Un manque préjudiciable d’inspecteurs du travail
« Les jeunes racontent qu’ils ont choisi l’apprentissage par passion pour un métier, mais ils ont l’impression d’avoir été propulsés dans un quotidien dont ils ont sous-estimé la violence et les exigences », précise Zoé Rollin. « Ils viennent combler des trous et/ou se retrouvent à faire des choses qu’ils ne doivent pas faire », explique Matthieu Lépine, évoquant l’exemple de Romain Torres, un apprenti bûcheron, décédé le 28 juin 2018 à 17 ans, sur un chantier forestier dans le Bas-Rhin. « Ce jour-là, il avait été emmené sur un chantier très complexe, dans un terrain pentu. Son patron n’avait pas du tout pris en compte ni son inexpérience, ni son jeune âge », continue-t-il.
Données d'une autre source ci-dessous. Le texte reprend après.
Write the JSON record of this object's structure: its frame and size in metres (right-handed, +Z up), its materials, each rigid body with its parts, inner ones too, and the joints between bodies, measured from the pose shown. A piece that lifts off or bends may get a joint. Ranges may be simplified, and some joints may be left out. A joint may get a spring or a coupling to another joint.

Yannick Billiec évoque de son côté des élèves paysagistes qui se retrouvent à creuser une tranchée pendant une semaine, ceux du secteur vente qui font de la manutention de cartons ou encore les apprentis menuisiers qui passent leur temps à balayer des ateliers pleins de poussières sans aucune protection. « Dans tous ces cas, ils n’apprennent rien, ils sont juste de la main d’œuvre bon marché », observe l’enseignant. Il déplore par ailleurs le trop faible nombre d’inspecteurs du travail, ce qui ne facilite pas la prise en compte des difficultés et risques subis au travail par les jeunes en apprentissage et/ou en stages. « On sait que dans certains départements, le taux de vacance de l’Inspection du travail est de 60 %, renchérit Matthieu Lépine. Quelle est la protection pour tous les jeunes au travail dans ces endroits ? »
- 1Voir notamment la loi n° 2018-771 pour la liberté de choisir son avenir professionnel, promulguée en septembre 2018.